5. “Ticks & Leeches” – Tool: Trying to find a good song by Tool is easy. Trying to find one I’d call “heavy” is a little tougher. This one won out over “Aenema” and “Jambi”. While you could argue the first two albums (well, the first EP and album) are more traditionally “heavy”, “Ticks & Leeches” has a lot more weight to it than those albums could ever hope to have. When Danny Carey’s drums come thundering in after the calm middle break, it sounds like hell on Earth. Playing a drum kit made out of stainless steel will do that, I suppose.
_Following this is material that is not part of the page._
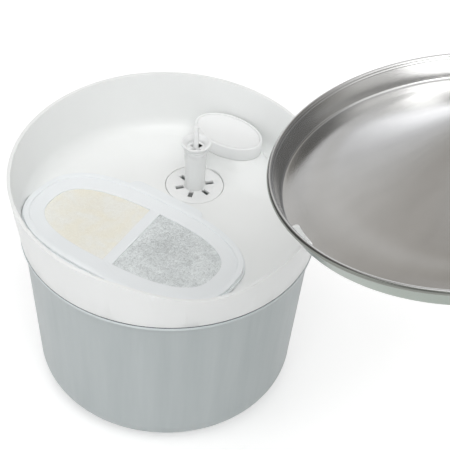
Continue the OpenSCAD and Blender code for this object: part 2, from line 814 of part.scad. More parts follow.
module flow_regulator() {
    color([0.7, 0.72, 0.74]) at_pump() {
        difference() {
            union() {
                translate([0, 0, grille_front - 2.1]) cylinder(r = regulator_r, h = 2);
                translate([-regulator_r + 1, -1, grille_front - 4.1]) cube([2 * regulator_r - 2, 2, 2.2]);
            }
            for (a = [40 : 50 : 140]) rotate(a + 180) translate([5.4, 0, grille_front - 5]) cylinder(r = 1.5, h = 6);
        }
        translate([0, 0, grille_front - 1]) cylinder(r = 1.65, h = 3.4);
        translate([0, 0, grille_front + grille_wall + 0.1]) cylinder(r = 2.6, h = 0.9);
    }
}

module suction_cups() {
    color([0.75, 0.78, 0.80]) for (sx = [-1, 1], sy = [0, 1])
        translate([riser_x + sx * (pump_w / 2 - sucker_r - 1),
            pump_front_y - sucker_r - 2 - sy * (pump_len - 2 * sucker_r - 4), tub_floor_z]) rotate_extrude()
                polygon([[0, sucker_h * 0.32], [sucker_r * 0.73, 0], [sucker_r, 0],
                    [sucker_r * 0.43, sucker_h * 0.6], [sucker_r * 0.43, sucker_h], [0, sucker_h]]);
}

module pump_gland() {
    color([0.15, 0.15, 0.16]) at_pump() difference() {
        translate([0, 0, pump_len - 4]) cylinder(r = 5, h = 10);
        translate([0, 0, pump_len - 2]) cylinder(r = cord_r, h = 12);
    }
}

reservoir();
foot_ring();
collar_tray();
boss_cap();
cord_gland();
cassette_tub();
cassette_grid();
cassette_cover();
resin_pad();
carbon_pad();
resin_bed();
carbon_bed();
well_disc();
riser_tube();
outlet_cup();
drinking_plate();
plate_grommet();
pump_housing();
stator_core();
chamber_cover();
inlet_grille();
inlet_sponge();
flow_regulator();
impeller();
rotor_magnet();
impeller_shaft();
shaft_bushes();
suction_cups();
pump_gland();
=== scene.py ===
"""Looks of the pet water fountain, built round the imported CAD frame. Metres, the row's frame."""

import math

import bmesh
import bpy
import numpy as np
from mathutils import Matrix, Vector, noise


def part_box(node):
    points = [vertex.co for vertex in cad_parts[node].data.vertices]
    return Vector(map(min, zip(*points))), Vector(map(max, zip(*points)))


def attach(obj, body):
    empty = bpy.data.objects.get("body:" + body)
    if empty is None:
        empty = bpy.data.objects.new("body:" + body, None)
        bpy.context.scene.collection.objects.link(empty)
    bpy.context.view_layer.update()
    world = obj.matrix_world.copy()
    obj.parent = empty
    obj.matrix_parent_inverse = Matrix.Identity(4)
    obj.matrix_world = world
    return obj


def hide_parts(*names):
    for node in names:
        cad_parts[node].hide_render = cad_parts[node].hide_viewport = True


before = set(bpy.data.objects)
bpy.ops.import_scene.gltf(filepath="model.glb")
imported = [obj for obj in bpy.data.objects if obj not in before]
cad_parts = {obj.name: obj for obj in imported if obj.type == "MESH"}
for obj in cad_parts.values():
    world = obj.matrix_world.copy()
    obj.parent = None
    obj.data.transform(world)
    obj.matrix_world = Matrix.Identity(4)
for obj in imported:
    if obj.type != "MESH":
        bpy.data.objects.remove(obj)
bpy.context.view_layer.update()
MM = 0.001
SEAM_Z = 115.0
SEAM_R = 0.09
RISER = (14.3, 32.8)
CASSETTE = (-20.5, -22.8, -32.9)
CAS_A, CAS_B, CAS_N = 72.2, 39.8, 2.7
CAS_TOP = 121.9


def linked(name, data):
    """A new object in the scene's own collection."""
    made = bpy.data.objects.new(name, data)
    bpy.context.scene.collection.objects.link(made)
    return made


def split_edges(made, degrees):
    """Edges sharper than this stay sharp where the faces shade smooth."""
    split = made.modifiers.new("edges", "EDGE_SPLIT")
    split.split_angle = math.radians(degrees)


# ---- camera ----------------------------------------------------------------
def make_camera():
    """The camera of the photograph: 120 mm lens, 41 degrees down, a slight roll."""
    picture_px, sensor_mm = 450.0, 36.0
    focal_px, seam_r_px = 1500.0, 147.11
    seam_px = (168.18, 223.23)
    down, roll = math.radians(41.25), math.radians(3.25)
    away = focal_px / seam_r_px
    forward = np.array([0.0, math.cos(down), -math.sin(down)])
    right = np.array([1.0, 0.0, 0.0])
    up = np.array([0.0, math.sin(down), math.cos(down)])
    right2 = math.cos(roll) * right + math.sin(roll) * up
    up2 = -math.sin(roll) * right + math.cos(roll) * up
    x = (seam_px[0] - picture_px / 2) / focal_px * away
    y = -(seam_px[1] - picture_px / 2) / focal_px * away
    place = -(x * right2 + y * up2 + away * forward) * SEAM_R + np.array([0, 0, SEAM_Z * MM])
    data = bpy.data.cameras.new("camera")
    data.sensor_width = sensor_mm
    data.lens = focal_px / picture_px * sensor_mm
    data.clip_start, data.clip_end = 0.05, 20.0
    cam = linked("camera", data)
    turn = Matrix([[right2[i], up2[i], -forward[i]] for i in range(3)])
    cam.matrix_world = Matrix.Translation(Vector(place)) @ turn.to_4x4()
    bpy.context.scene.camera = cam


make_camera()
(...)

6. “Dead Bodies Everywhere” – Korn: It was a toss-up between this and “Freak on a Leash”, but the um… “harmony” vocals in the chorus of this one seals it. I acknowledge the breakdown in “Freak” gets ridonkulously heavy, but that’s just that one part of the song. I also have noticed that, over the years, as bad as Korn has gotten, they still have the “snare hit: HEAVY” formula down pat. Even their song “Here to Stay” has that moment, and it’s pretty alright.

7. “Harvester of Sorrow” – Metallica: Yep. Still their best song, in my opinion. Lots of people hate it, hate the record, and, thanks to a freak bus accident twenty years ago, hate the band. But this is proof that a band doesn’t have to tune down, play fast, or employ a terrible, impossible-to-understand singer to be “heavy”. Plus the solo makes exactly zero sense. This album paved the way for Meshuggah, and the 90s/early 2000s Slayer sound, whether anyone acknowledges it or not.

8. “Disciple” – Slayer: Speak of the devil. I’d probably have a different song up here, but I lost a bunch of my Slayer CDs to being poor. I plan on buying them up again eventually, and when I do, I’ll probably put “Raining Blood” in this spot.

9. “Mein Teil” – Rammstein: This is the heaviest riff ever written. It’s in drop-C, it’s mid-tempo, and it’s brutal beyond belief. Throw the ugly German on top of it, and it’s so over-the-top that it has to go on the list.

10. “Violence from Within” – Darkane: It’s, at its core, a pretty straightforward thrash metal song. It gets bonus points for drummer Peter Wildoer’s insane single-stroke hi-hat roll at the beginning.

Songs that almost made the list: Every song off Dethklok’s The Dethalbum. “Bastard Chain” by Soilwork. “Drag the Waters” and “Fucking Hostile” by Pantera. Probably lots of others.

There you go. Rick’s metal list. Maybe I’ll do Top Ten Pop Songs one day. Or most depressing songs. The possibilities are endless. But I’m not Spin here, am I?